Dear Jenny Lawson,
I hope you don't mind me calling you Jenny in my blog title. And for saying that I have a little bit of a crush on you. In a completely non-threatening kind of way. I wanted to write you a letter, and so I did.
Thank you for sharing your world on the bloggess. You are as irreverent as I'd like to be if only I were braver.
I know I'm hopelessly late in finding you, and I have no idea how I happened to miss your book tour stop in San Diego, but hopefully it was because I was starting a chapter of the Unicorn Success Club, or bench-pressing a whale, but I am so happy you got to meet Neil Gaiman, even though, and you'll probably hate me forever for saying this, but I was really disappointed in Stardust.

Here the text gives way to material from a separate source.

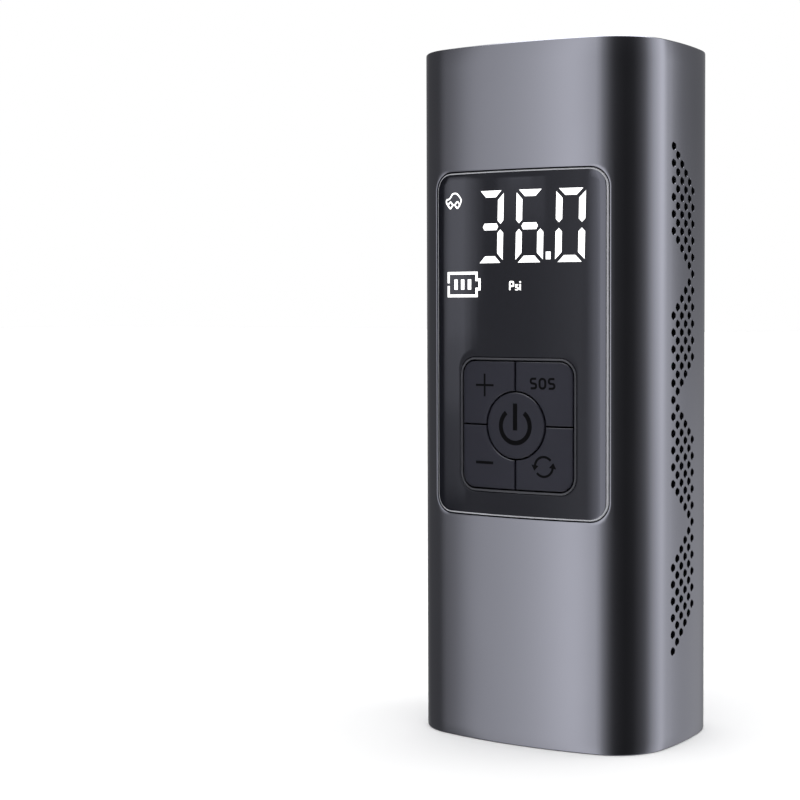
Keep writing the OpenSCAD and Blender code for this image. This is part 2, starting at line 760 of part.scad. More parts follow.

After reading your logic, I agree that Zombies would win, but I really, really want to agree with Mr. Gaiman and live in a world where unicorns would win. However, I think further research is needed to determine if drinking unicorn blood would turn zombies back into humans, or just make them really fast.
P.S. I love Beyonce and can't wait to get one for my husband for our 15-year wedding anniversary.
P.P.S. I also intend to get his some knock knock mofo towels. Just to go full circle.
P.P.P.S. I'm also really glad you had an emergency wig in your bag. Because what if Mr. Gaiman hadn't had a sock monkey hat? You'd have had to take an ordinary picture. And that would be sad.